>>>

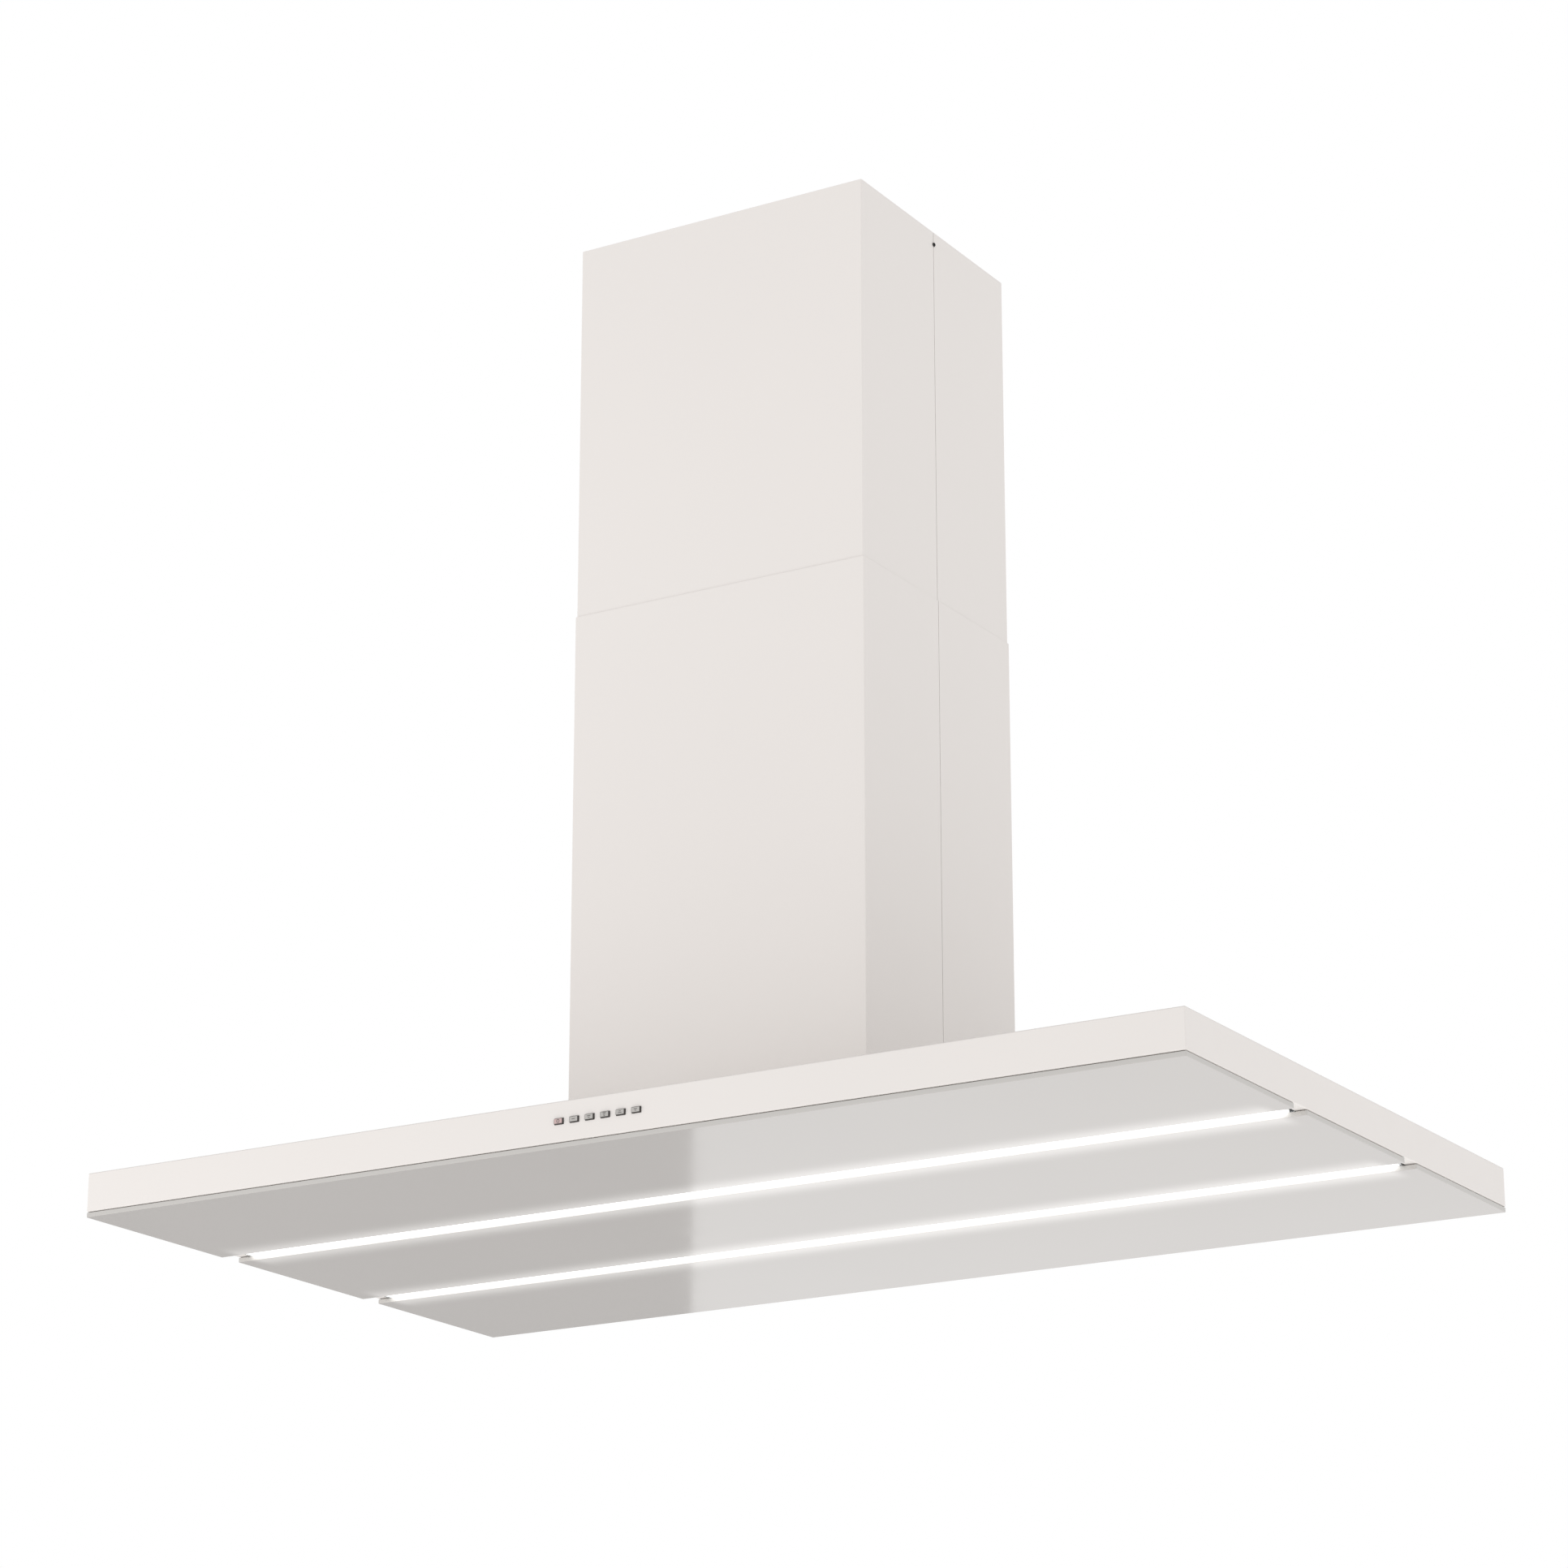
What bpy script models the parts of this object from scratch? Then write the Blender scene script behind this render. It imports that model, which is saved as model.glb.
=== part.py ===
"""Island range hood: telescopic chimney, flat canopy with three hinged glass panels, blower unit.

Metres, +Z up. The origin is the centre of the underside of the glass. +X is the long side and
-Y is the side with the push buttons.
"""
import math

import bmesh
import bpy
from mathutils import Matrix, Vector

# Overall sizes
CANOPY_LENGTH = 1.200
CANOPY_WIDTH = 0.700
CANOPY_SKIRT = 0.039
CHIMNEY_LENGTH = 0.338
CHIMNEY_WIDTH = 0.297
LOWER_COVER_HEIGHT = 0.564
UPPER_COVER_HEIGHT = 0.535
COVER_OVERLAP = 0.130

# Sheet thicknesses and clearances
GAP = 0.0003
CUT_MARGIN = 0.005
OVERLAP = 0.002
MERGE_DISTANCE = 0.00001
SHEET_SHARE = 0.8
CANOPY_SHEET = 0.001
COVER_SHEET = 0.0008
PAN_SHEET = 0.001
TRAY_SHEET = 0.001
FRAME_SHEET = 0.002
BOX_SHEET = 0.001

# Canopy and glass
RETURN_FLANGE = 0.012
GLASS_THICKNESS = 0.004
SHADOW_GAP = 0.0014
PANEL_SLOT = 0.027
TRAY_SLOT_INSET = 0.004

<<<

[TASK PROMPT]: What are the exact lines from the beginning of the material through the line containing "BOX_SHEET = 0.001"? Write out those lines alone.

[CORRECT RESPONSE]:
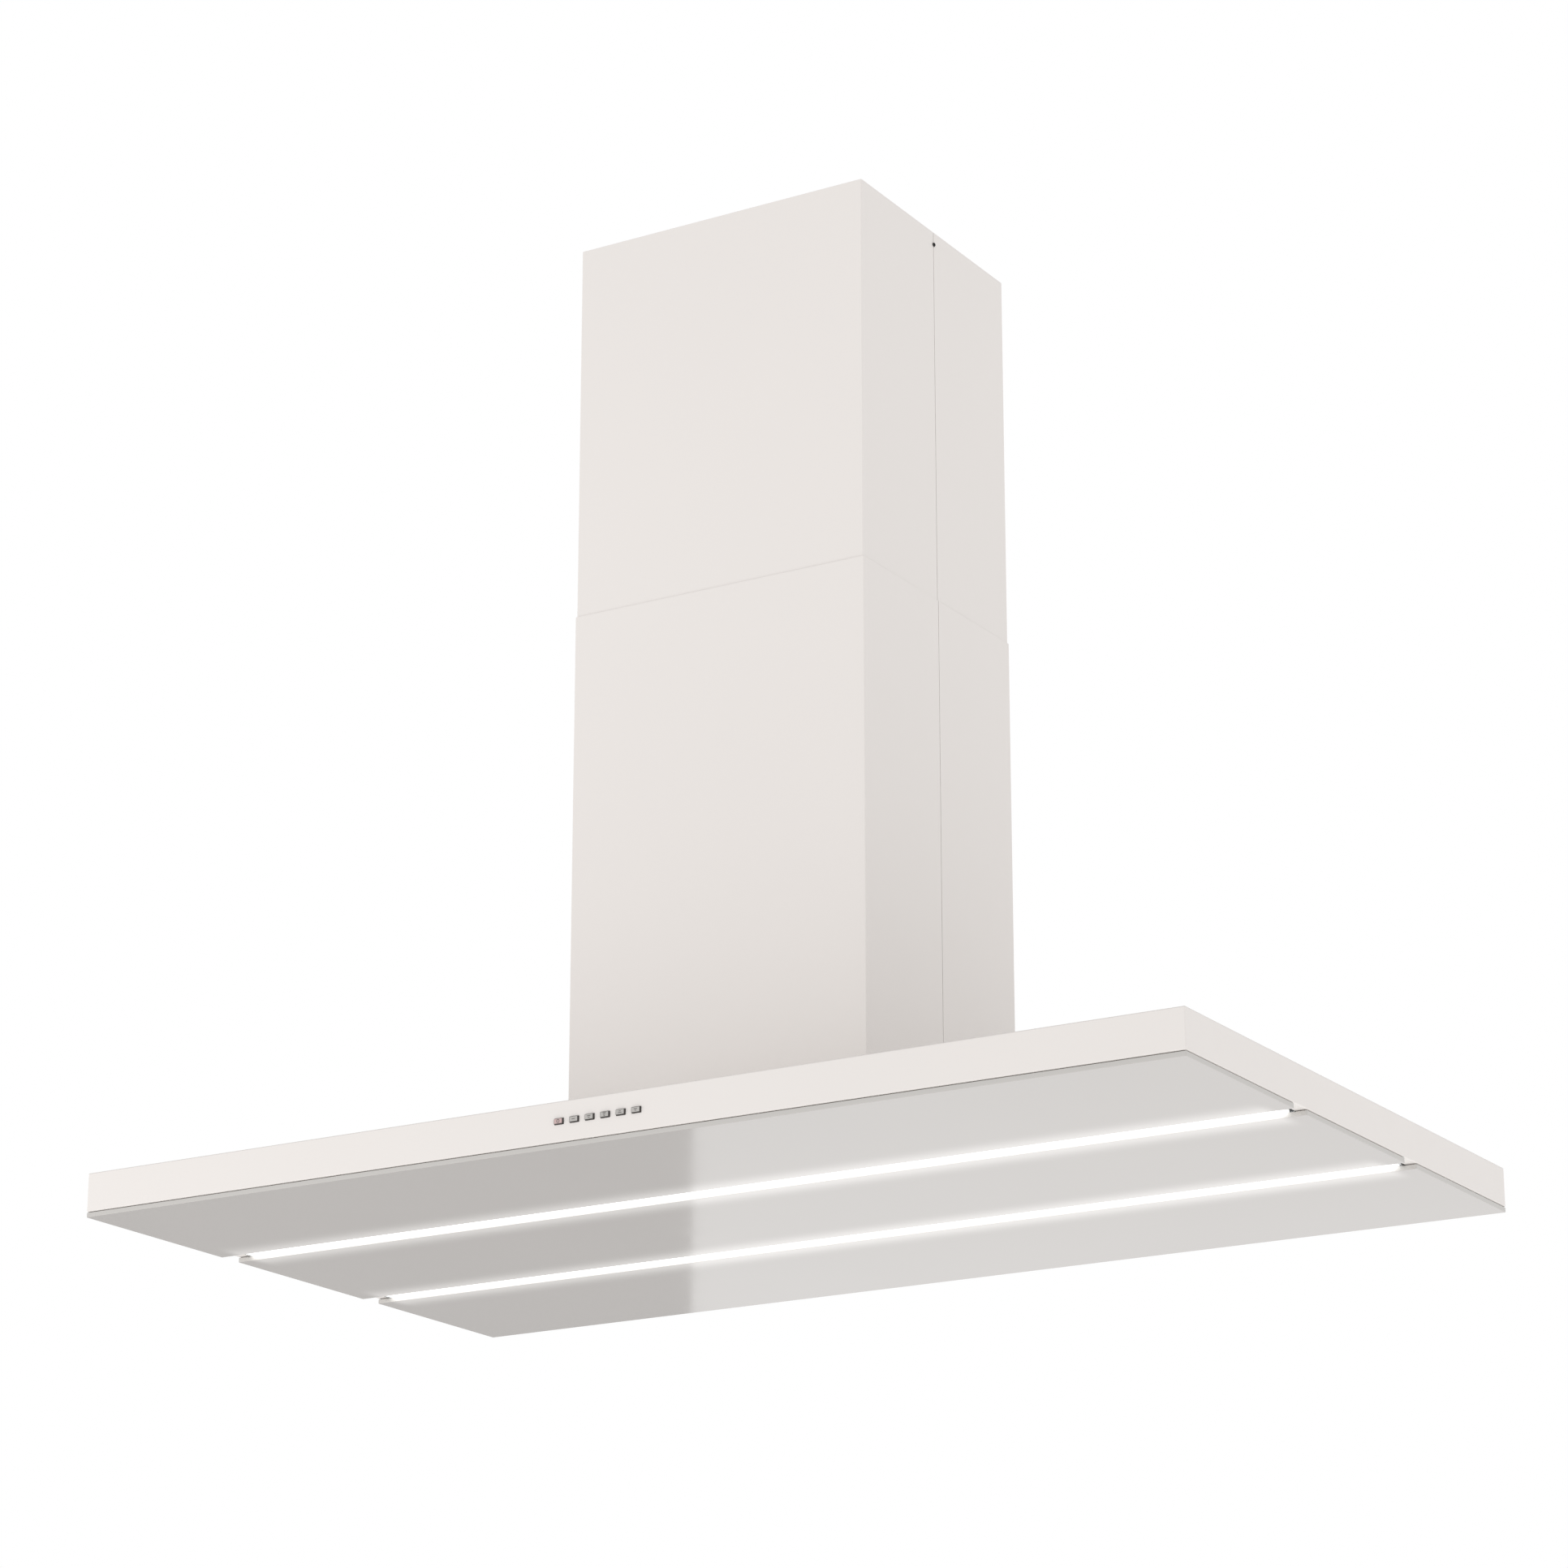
What bpy script models the parts of this object from scratch? Then write the Blender scene script behind this render. It imports that model, which is saved as model.glb.
=== part.py ===
"""Island range hood: telescopic chimney, flat canopy with three hinged glass panels, blower unit.

Metres, +Z up. The origin is the centre of the underside of the glass. +X is the long side and
-Y is the side with the push buttons.
"""
import math

import bmesh
import bpy
from mathutils import Matrix, Vector

# Overall sizes
CANOPY_LENGTH = 1.200
CANOPY_WIDTH = 0.700
CANOPY_SKIRT = 0.039
CHIMNEY_LENGTH = 0.338
CHIMNEY_WIDTH = 0.297
LOWER_COVER_HEIGHT = 0.564
UPPER_COVER_HEIGHT = 0.535
COVER_OVERLAP = 0.130

# Sheet thicknesses and clearances
GAP = 0.0003
CUT_MARGIN = 0.005
OVERLAP = 0.002
MERGE_DISTANCE = 0.00001
SHEET_SHARE = 0.8
CANOPY_SHEET = 0.001
COVER_SHEET = 0.0008
PAN_SHEET = 0.001
TRAY_SHEET = 0.001
FRAME_SHEET = 0.002
BOX_SHEET = 0.001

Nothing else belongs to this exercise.